LAUDERDALE-BY-THE-SEA, Fla.-- Reporting to a gas leak in shorts and deck shoes. Using a fire truck to trim palm trees. Sending crews rushing to an emergency rescue -- of a dog in a canal.
Such are the complaints against the town's volunteer fire department.
Volunteer firefighters don't consider such incidents problems, but rather examples of neighbors helping neighbors.
However, the Broward Sheriff's Office's Department of Fire Rescue -- the town's other fire service -- considers such behavior dangerous.
The battle between departments has played out for months in front of town commissioners and residents. Who should provide fire protection: volunteers or professionals?

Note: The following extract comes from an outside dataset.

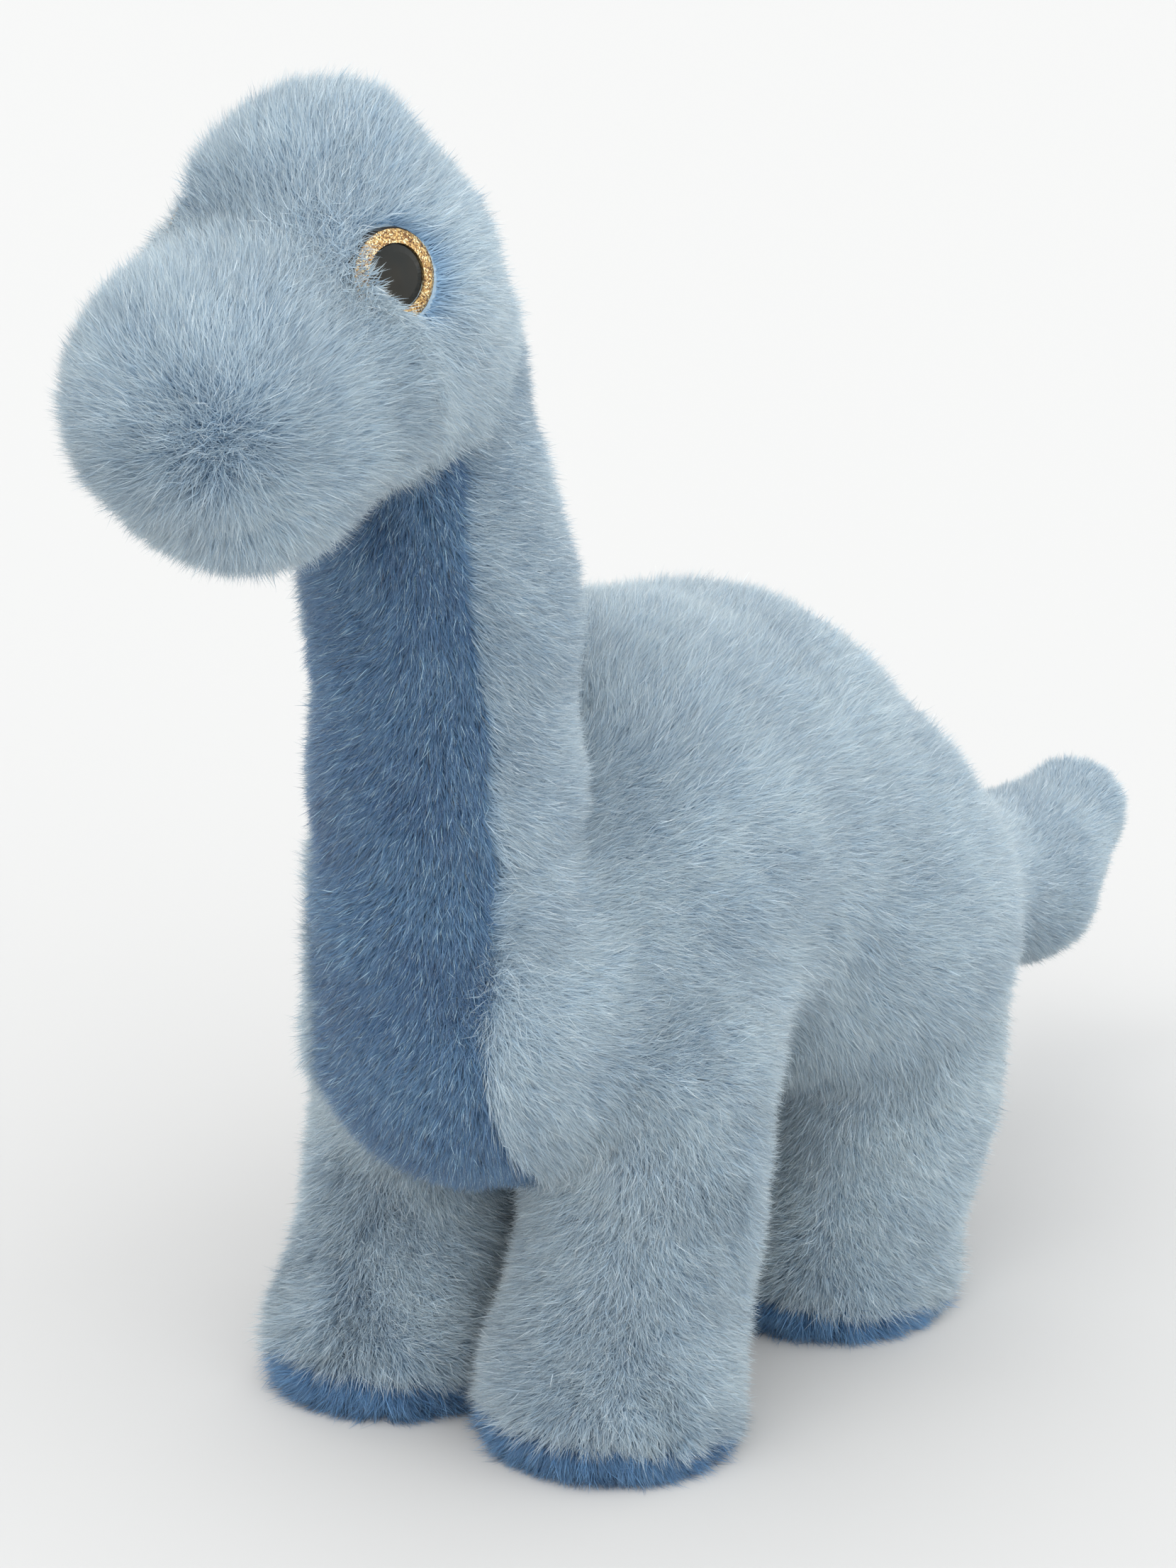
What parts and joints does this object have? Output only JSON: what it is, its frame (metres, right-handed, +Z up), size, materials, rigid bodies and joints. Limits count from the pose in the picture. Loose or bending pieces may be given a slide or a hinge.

The red-hot issue spread through the town of 7,000 people recently when volunteers proposed squeezing out paid firefighters to take over fire calls for the entire seaside community. Lauderdale-by-the-Sea is one of the few Broward County towns with a volunteer fire department, along with Coral Springs and Plantation.
Tonight at 6, both volunteers and professionals will meet at City Hall, 4501 Ocean Drive, for a fire service workshop to discuss the issues.
Fire service wasn't an issue until annexation in 2001 nearly doubled the size of the town.
Volunteers had exclusively served the original section of Lauderdale-by-the-Sea.
Annexation of the area known as South Beach brought with it the county's paid fire service.
The plan was for the new area to keep their paid service and the original town to keep the volunteers. That plan began to fall apart when the annexed area was charged $522 a year in fire protection fees and the older part of town only $92.
After attempts to merge the two fire services failed, commissioners decided to adopt one fee for the town, $260 per household.
Now, volunteer Fire Chief Jim Silverstone, also a town commissioner, said his 60-person department is ready to handle fire calls without help from professionals. Silverstone said the town passed a resolution last year that said the volunteers could take over if they are fully trained, certified and their service is "fiscally prudent."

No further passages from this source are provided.